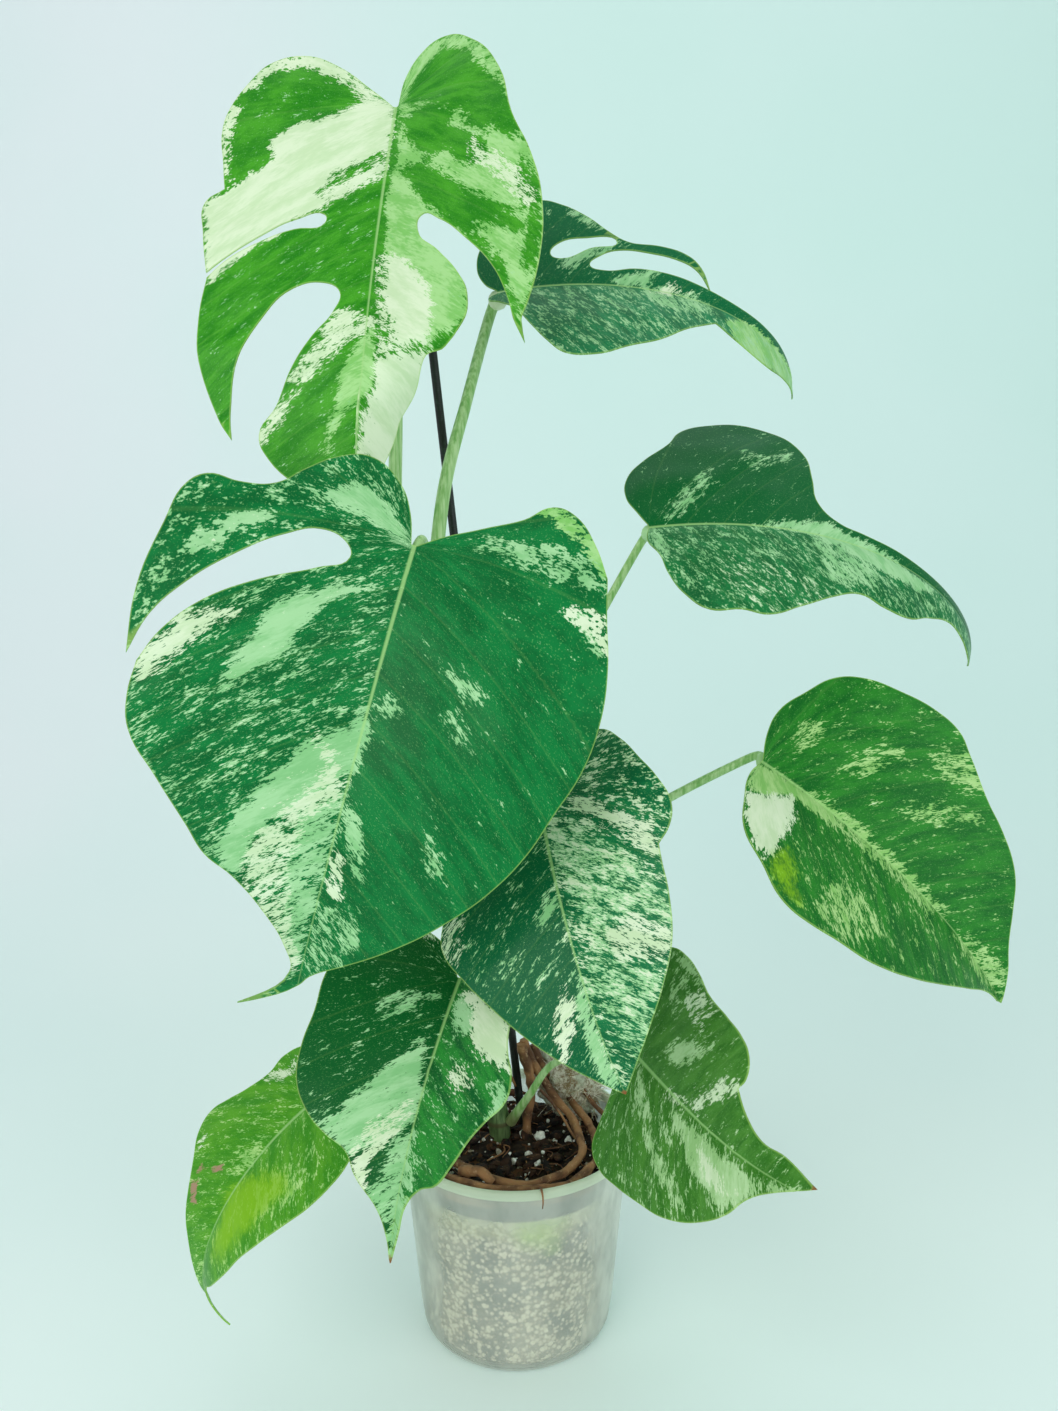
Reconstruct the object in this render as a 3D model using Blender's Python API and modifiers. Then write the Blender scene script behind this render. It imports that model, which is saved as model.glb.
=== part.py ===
# Potted variegated monstera: a clear nursery pot of potting mix, a black stake,
# one main stem, nine stalks and nine leaves.
# Metres, +Z up. The origin is the centre of the pot's underside.
import math
import random

import bmesh
import bpy
import numpy as np
from mathutils import Euler, Matrix, Vector, noise

CM = 0.01

# Driving dimensions.
GAP = 0.0004
POT_HEIGHT = 0.120
POT_TOP_RADIUS = 0.070
POT_BASE_RADIUS = 0.057
POT_WALL = 0.0012
LIP_HEIGHT = 0.0055
LIP_STEP = 0.0022
MIX_TOP = 0.100
MIX_LUMP = 0.002
TUFT_PLACE = (0.030, 0.038, 0.1245)
TUFT_HALF = (0.023, 0.012, 0.016)
TUFT_LEAN = math.radians(42)
STAKE_RADIUS = 0.0025
DRAIN_HOLES = 8
DRAIN_HOLE_RADIUS = 0.004
DRAIN_RING_RADIUS = 0.043
POT_FLOOR = 0.0016
POT_CORNER = 0.006
STAKE_FOOT = (0.0125, 0.026, 0.020)
STAKE_HEAD = (-0.0480, 0.040, 0.600)
STEM_ROUTE = [(-0.008, 0.010, 0.050), (-0.010, 0.011, 0.110), (-0.020, 0.011, 0.180),
              (-0.031, 0.009, 0.250), (-0.044, 0.006, 0.320), (-0.056, 0.003, 0.385)]
STEM_FOOT_RADIUS = 0.0075
STEM_HEAD_RADIUS = 0.0045
BLADE_THICKNESS = 0.0008
GRID_STEP = 0.024
STALK_POINTS = 11
STALK_FOOT_RADIUS = 0.0036
STALK_KNEE_RADIUS = 0.0024

# One leaf: where its stalk joins the blade, the way it faces, how it bends, its outline.
#   place          of the joint, centimetres
#   turn           heading, pitch and roll in degrees; the blade lies along its own +X
#   length         joint to tip, centimetres
#   arch, nod      droop spread along the midrib, and droop gathered at the tip
#   sweep          sideways turn of the midrib
#   fold, curl     rise of each half from the midrib, and its curl towards the margin (left, right)
#   tip_fold       what the fold becomes near the tip (left, right), over the stretch tip_span
#   left, right    the margin of each half from the joint to the tip, centimetres: along, across
#                  A third entry of 1 marks a sharp corner.
#   node           where the stalk leaves the stem: height in centimetres, side in degrees about Z,
#                  and 1 if it stands beside the stem or 0 if it goes on from the stem's end
#   stalk          the route of the stalk from there to the joint, centimetres
LEAVES = {
    "a": dict(
        place=(-5.91, 0.21, 69.11), turn=(-103, -64, 4), length=23.4, arch=7, nod=9, sweep=3,
        fold=(16, 16), curl=(-17, -9), tip_fold=(-60, 10), tip_span=(0.62, 0.76),
        left=[(0.0, 0.16, 1), (-1.8, 0.4), (-3.1, 1.3), (-3.6, 2.6), (-2.7, 4.3), (-0.1, 6.2),
              (3.0, 7.2), (5.6, 8.4), (8.4, 9.2), (11.6, 9.3), (13.8, 8.9), (15.2, 8.3, 1),
              (13.4, 7.8), (11.6, 6.9), (9.7, 5.3), (8.3, 3.8), (7.8, 2.7), (8.6, 2.6), (10.2, 4.0),
              (11.7, 5.2), (13.0, 5.8), (14.4, 5.6), (15.1, 4.5), (15.4, 3.2), (16.6, 2.6),
              (18.6, 2.2), (20.7, 1.3), (22.2, 0.5)],
        right=[(0.0, -0.16, 1), (-1.0, -1.4), (-2.5, -3.5), (-3.2, -5.5), (-2.7, -7.1), (-1.4, -8.1),
               (0.2, -8.9), (1.7, -9.1), (4.1, -8.6), (5.5, -8.3, 1), (6.3, -9.2), (8.2, -9.0),
               (10.4, -8.5, 1), (9.5, -7.5), (8.3, -5.9), (7.3, -4.2), (7.0, -2.8), (7.5, -2.7),
               (7.9, -4.2), (8.6, -5.8), (9.7, -7.5), (10.7, -8.4, 1), (13.0, -8.5), (15.7, -8.1),
               (17.9, -7.2), (19.0, -6.4, 1), (17.3, -6.6), (15.0, -6.2), (12.9, -5.2), (11.3, -3.9),
               (10.9, -2.5), (11.4, -1.5), (12.5, -1.7), (13.9, -2.6), (15.6, -3.5), (17.3, -4.2),
               (18.8, -5.0), (20.1, -4.4), (21.7, -2.5)],
        tip=(23.4, 0.0),
        node=(38.9, 0, 0.0), stalk=[(-6.4, 0.2, 46.5), (-6.3, 0.7, 54.0), (-6.1, 0.9, 62.0)]),
    "b": dict(
        place=(-4.3, -10.2, 46.3), turn=(-114, -57, -26), length=21.7, arch=42, nod=11, sweep=-5,
        fold=(9, 13), curl=(-13, -5), tip_fold=(9, 13), tip_span=(0.6, 1.0),
        left=[(0.0, 0.15, 1), (-0.7, 1.3), (-1.5, 3.0), (-2.4, 4.6), (-3.4, 5.8), (-3.2, 6.9),
              (-2.0, 8.1), (-0.4, 9.0, 1), (1.3, 9.3), (3.8, 9.9), (6.4, 10.1), (8.5, 9.8),
              (10.4, 9.1), (12.3, 8.4), (14.2, 7.3), (15.9, 5.9), (17.9, 3.9), (19.6, 1.8),
              (20.8, 0.5), (21.7, 0.0)],
        right=[(0.0, -0.15, 1), (-1.5, -0.6), (-2.9, -1.5), (-3.7, -3.0), (-3.0, -4.6), (-1.9, -5.7),
               (-0.7, -6.7), (-0.2, -8.2), (-0.1, -9.6), (0.6, -10.3), (2.6, -10.6), (5.5, -10.8),
               (8.3, -10.4, 1), (6.4, -9.9), (4.8, -8.9), (3.0, -7.3), (1.5, -5.6), (0.7, -4.2),
               (0.9, -3.0), (1.6, -2.6), (2.5, -3.8), (3.8, -6.0), (5.3, -8.0), (7.0, -9.3),
               (8.5, -9.9, 1), (9.9, -9.9), (11.3, -9.5), (13.0, -7.9), (14.6, -6.3), (15.8, -5.2),
               (16.5, -3.9), (17.9, -2.2), (19.4, -1.0), (20.9, -0.5)],
        tip=(23.6, -2.6), node=(30.5, -90, 1.0), stalk=[(-4.2, -1.6, 35.0), (-4.2, -4.4, 41.0)]),
    "c": dict(
        place=(-0.85, 5.6, 61.0), turn=(-13, 7, 42), length=20.0, arch=42, nod=45, sweep=-15,
        fold=(16, 8), curl=(-3, -15), tip_fold=(-10, 8), tip_span=(0.55, 1.0),
        left=[(0.0, 0.15, 1), (-0.8, 0.9), (-1.3, 2.6), (-0.8, 4.6), (0.5, 6.3), (2.2, 7.2),
              (3.6, 6.6), (5.0, 5.5), (6.4, 4.1), (7.5, 3.5), (9.3, 3.5), (10.6, 3.2), (11.6, 2.4),
              (12.4, 1.0, 1), (11.3, 2.2), (10.0, 2.7), (8.6, 2.8), (7.2, 2.8), (6.0, 2.3),
              (5.4, 1.5), (6.2, 1.1), (8.0, 1.4), (10.0, 1.4), (12.0, 1.1), (14.0, 0.9), (16.2, 0.9),
              (18.0, 0.8), (19.3, 0.4)],
        right=[(0.0, -0.15, 1), (-0.4, -0.8), (0.3, -1.4), (1.3, -2.5), (2.4, -4.4), (3.6, -6.4),
               (4.8, -7.5), (6.3, -7.5), (8.0, -6.7), (9.9, -5.3), (11.5, -3.5), (13.0, -1.9, 1),
               (14.4, -2.6), (16.4, -2.9), (18.4, -1.7), (19.8, -0.8)],
        tip=(20.8, -0.3), hole=[(3.1, 2.5), (3.6, 3.4), (5.1, 3.7), (6.8, 3.4), (5.3, 2.8), (3.8, 2.1)],
        node=(34.5, 60, 1.0), stalk=[(-4.6, 1.25, 41.5), (-3.9, 1.7, 49.0), (-2.6, 3.4, 54.5)]),
    "d": dict(
        place=(7.8, 2.0, 47.3), turn=(-13, 6, 38), length=20.5, arch=42, nod=30, sweep=-24,
        fold=(8, 8), curl=(-15, -15), tip_fold=(-20, 8), tip_span=(0.55, 1.0),
        left=[(0.0, 0.15, 1), (-0.7, 1.4), (-1.4, 2.9), (-1.4, 4.9), (-0.5, 6.5), (0.9, 7.9),
              (1.7, 9.7), (3.5, 10.4), (5.5, 10.3), (7.2, 9.1), (8.5, 7.2), (9.0, 4.6), (9.4, 2.6),
              (10.6, 1.3), (12.0, 1.0), (14.0, 0.9), (16.0, 0.8), (18.0, 0.8), (20.0, 0.8), (21.4, 0.6)],
        right=[(0.0, -0.15, 1), (0.0, -1.4), (0.7, -2.8), (1.3, -4.8), (2.2, -6.5), (3.5, -7.6),
               (5.2, -7.5), (6.7, -7.7), (8.6, -6.6), (10.4, -5.3), (12.0, -4.4), (13.6, -4.6),
               (15.2, -4.3), (16.8, -2.8), (18.4, -1.6), (20.0, -1.2), (21.6, -0.9)],
        tip=(23.0, -0.2), node=(25.5, 15, 1.0), stalk=[(-0.8, 1.4, 31.0), (3.2, 1.2, 39.0)]),
    "e": dict(
        place=(13.55, -2.7, 34.6), turn=(-22, -31, 38), length=18.8, arch=32, nod=10, sweep=-4,
        fold=(21, 21), curl=(-5, -8), tip_fold=(21, 21), tip_span=(0.6, 1.0),
        left=[(0.0, 0.15, 1), (-0.6, 1.5), (-0.8, 3.0), (-0.2, 4.8), (0.6, 6.5), (1.9, 7.5),
              (3.7, 8.1), (5.6, 8.5), (7.2, 8.4), (8.4, 7.7), (10.3, 6.6), (12.1, 5.9), (13.8, 4.9),
              (15.2, 3.5), (16.4, 2.1), (17.7, 1.2)],
        right=[(0.0, -0.15, 1), (-0.1, -1.6), (0.4, -3.6), (1.3, -5.7), (3.0, -7.2), (4.5, -8.2),
               (6.0, -8.3), (7.7, -7.8), (9.9, -7.1), (12.0, -5.7), (13.7, -4.2), (15.4, -2.6),
               (17.2, -0.9)],
        tip=(19.0, 0.1), node=(19.0, -10, 1.0), stalk=[(1.0, -0.2, 24.0), (5.2, -0.8, 29.8)]),
    "f": dict(
        place=(1.4, -7.8, 33.9), turn=(-82, -39, 32), length=14.8, arch=35, nod=17, sweep=0,
        fold=(12, 9), curl=(-12, -14), tip_fold=(12, 9), tip_span=(0.6, 1.0),
        left=[(0.0, 0.15, 1), (-1.2, 1.0), (-2.2, 2.5), (-2.1, 4.0), (-0.9, 5.0), (0.6, 5.7),
              (2.0, 6.3), (3.4, 6.6), (4.5, 6.2), (5.1, 5.5, 1), (5.9, 5.4), (7.2, 5.3), (9.1, 4.8),
              (10.7, 3.8), (12.3, 2.4), (13.8, 1.0)],
        right=[(0.0, -0.15, 1), (-1.2, -0.9), (-2.2, -2.2), (-2.0, -3.9), (-0.8, -5.2), (0.9, -6.0),
               (2.6, -5.9), (4.0, -5.4, 1), (5.2, -6.1), (6.2, -6.3), (7.9, -5.5), (9.0, -4.8),
               (10.9, -3.5), (12.6, -2.1), (14.1, -0.7)],
        tip=(14.9, 0.0), node=(16.5, -70, 1.0), stalk=[(-1.2, -1.6, 22.0), (0.4, -4.0, 28.0)]),
    "g": dict(
        place=(-2.6, -8.5, 24.75), turn=(-111, -36, 6), length=13.0, arch=18, nod=13, sweep=3,
        fold=(22, 23), curl=(-10, -1), tip_fold=(22, 23), tip_span=(0.6, 1.0),
        left=[(0.0, 0.15, 1), (-0.9, 0.9), (-1.5, 2.2), (-1.0, 3.6), (0.4, 4.4), (1.9, 4.5),
              (3.2, 4.5), (4.2, 4.8), (5.2, 5.3), (6.3, 5.3), (7.2, 4.5), (8.0, 3.8), (9.1, 3.1),
              (9.9, 2.4), (10.2, 1.3), (10.9, 0.6), (12.0, 0.4)],
        right=[(0.0, -0.15, 1), (-0.9, -0.8), (-1.8, -2.0), (-1.9, -3.8), (-0.8, -5.5), (0.6, -6.3),
               (1.9, -6.5), (3.6, -6.3), (5.1, -6.3), (6.6, -6.0), (7.8, -5.1), (8.6, -3.9),
               (9.1, -2.8), (10.0, -2.1), (11.2, -0.8), (12.2, -0.25)],
        tip=(13.2, 0.0), node=(13.2, -125, 1.0), stalk=[(-2.6, -2.2, 18.4), (-2.8, -5.2, 22.8)]),
    "h": dict(
        place=(-10.7, -5.35, 16.6), turn=(-145, -25, -7), length=12.0, arch=51, nod=30, sweep=1,
        fold=(6, 8), curl=(-17, -11), tip_fold=(6, 8), tip_span=(0.6, 1.0),
        left=[(0.0, 0.15, 1), (-1.0, 1.1), (-1.5, 2.6), (-0.6, 4.0), (0.9, 4.9), (2.2, 5.2),
              (3.6, 5.1), (5.0, 4.6), (6.7, 3.8), (8.0, 3.0), (9.3, 2.3), (10.5, 1.4), (11.4, 0.5),
              (12.3, 0.5)],
        right=[(0.0, -0.15, 1), (-1.1, -1.0), (-1.8, -2.5), (-1.3, -4.0), (-0.2, -4.3), (1.0, -3.9),
               (2.3, -4.2), (3.6, -4.9), (4.4, -5.3), (5.5, -5.1), (6.7, -4.1), (7.8, -3.3),
               (8.9, -2.5), (9.9, -1.6), (11.0, -0.8), (12.3, 0.0)],
        tip=(13.6, 1.4), node=(12.0, 190, 1.0), stalk=[(-4.0, 0.0, 15.8), (-7.0, -2.4, 17.4)]),
    "i": dict(
        place=(6.65, -6.5, 19.4), turn=(-65, -8, 61), length=13.3, arch=-5, nod=12, sweep=20,
        fold=(18, 6), curl=(-14, -14), tip_fold=(6, 5), tip_span=(0.55, 1.0),
        left=[(0.0, 0.15, 1), (-1.2, 1.2), (-2.0, 2.8), (-1.9, 4.8), (-0.8, 6.1), (0.5, 6.3),
              (1.9, 6.0), (3.4, 5.5), (5.4, 5.2), (6.8, 4.9), (7.8, 4.3), (8.1, 3.3), (7.8, 2.7, 1),
              (8.8, 1.8), (10.0, 1.2), (11.5, 1.1)],
        right=[(0.0, -0.15, 1), (-0.6, -1.2), (-0.3, -2.6), (-0.1, -4.2), (0.3, -5.4), (1.4, -5.8),
               (2.9, -5.6), (4.6, -5.2), (6.8, -4.5), (8.4, -3.5), (9.5, -2.5), (10.2, -1.4),
               (11.4, -0.5)],
        tip=(13.4, 0.4), node=(11.7, -25, 1.0),
        stalk=[(0.87, -0.4, 14.1), (2.22, -1.4, 16.5), (4.6, -3.6, 18.3)]),
}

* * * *

Written instruction: Write out exactly, please, the lines beginning at the start of the material and ending with the line that holds "STALK_KNEE_RADIUS = 0.0024", both included.

Written answer:
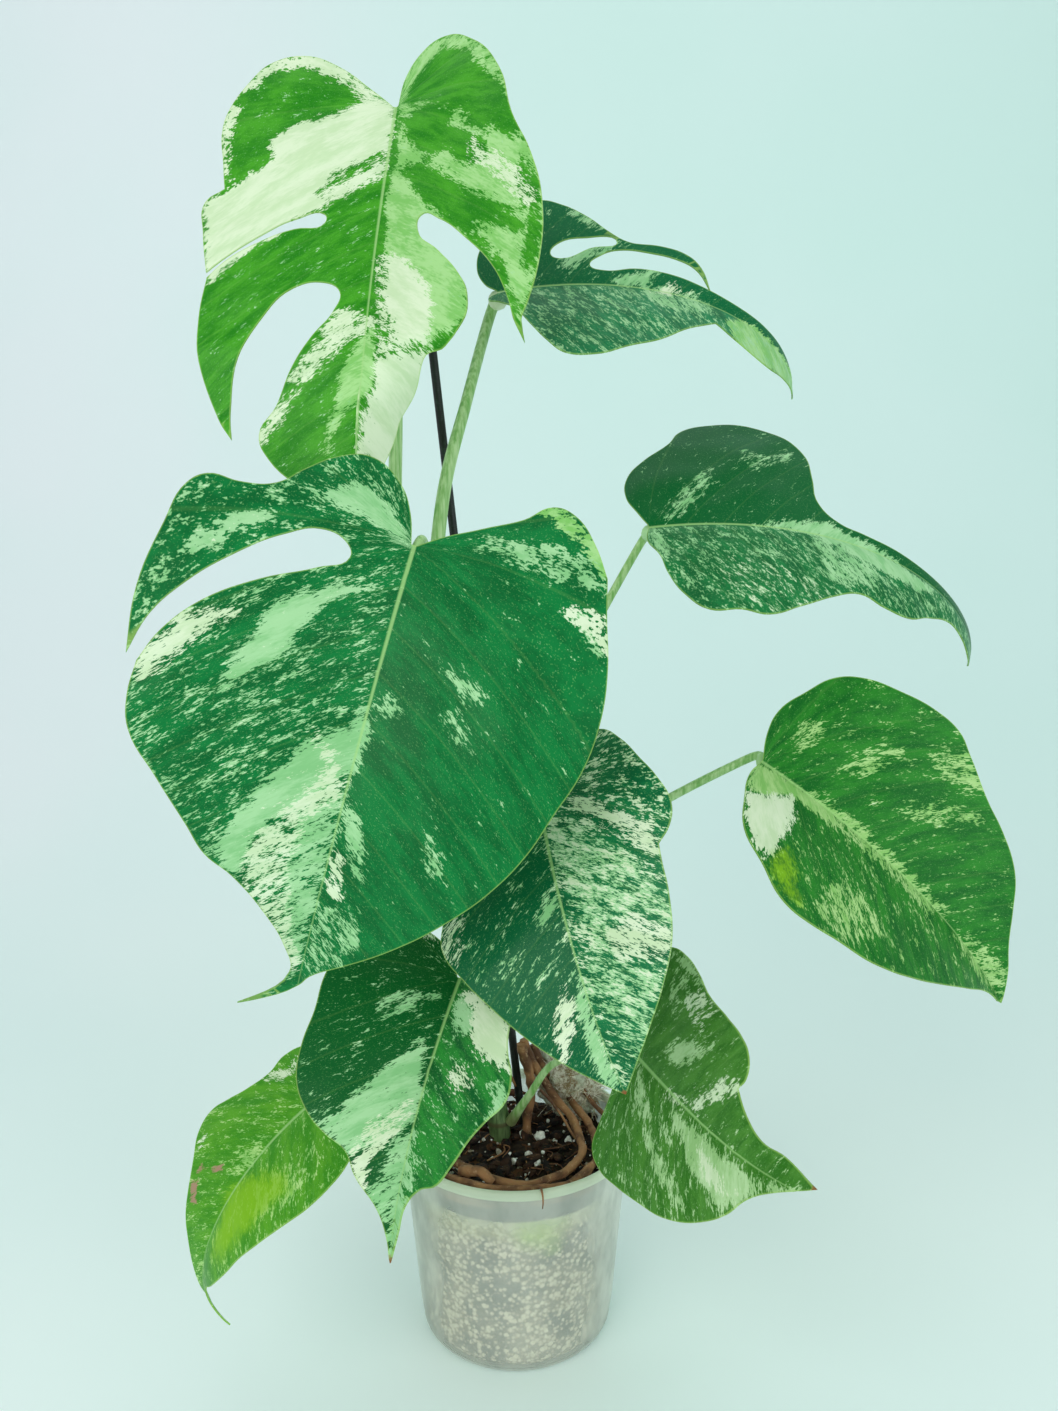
Reconstruct the object in this render as a 3D model using Blender's Python API and modifiers. Then write the Blender scene script behind this render. It imports that model, which is saved as model.glb.
=== part.py ===
# Potted variegated monstera: a clear nursery pot of potting mix, a black stake,
# one main stem, nine stalks and nine leaves.
# Metres, +Z up. The origin is the centre of the pot's underside.
import math
import random

import bmesh
import bpy
import numpy as np
from mathutils import Euler, Matrix, Vector, noise

CM = 0.01

# Driving dimensions.
GAP = 0.0004
POT_HEIGHT = 0.120
POT_TOP_RADIUS = 0.070
POT_BASE_RADIUS = 0.057
POT_WALL = 0.0012
LIP_HEIGHT = 0.0055
LIP_STEP = 0.0022
MIX_TOP = 0.100
MIX_LUMP = 0.002
TUFT_PLACE = (0.030, 0.038, 0.1245)
TUFT_HALF = (0.023, 0.012, 0.016)
TUFT_LEAN = math.radians(42)
STAKE_RADIUS = 0.0025
DRAIN_HOLES = 8
DRAIN_HOLE_RADIUS = 0.004
DRAIN_RING_RADIUS = 0.043
POT_FLOOR = 0.0016
POT_CORNER = 0.006
STAKE_FOOT = (0.0125, 0.026, 0.020)
STAKE_HEAD = (-0.0480, 0.040, 0.600)
STEM_ROUTE = [(-0.008, 0.010, 0.050), (-0.010, 0.011, 0.110), (-0.020, 0.011, 0.180),
              (-0.031, 0.009, 0.250), (-0.044, 0.006, 0.320), (-0.056, 0.003, 0.385)]
STEM_FOOT_RADIUS = 0.0075
STEM_HEAD_RADIUS = 0.0045
BLADE_THICKNESS = 0.0008
GRID_STEP = 0.024
STALK_POINTS = 11
STALK_FOOT_RADIUS = 0.0036
STALK_KNEE_RADIUS = 0.0024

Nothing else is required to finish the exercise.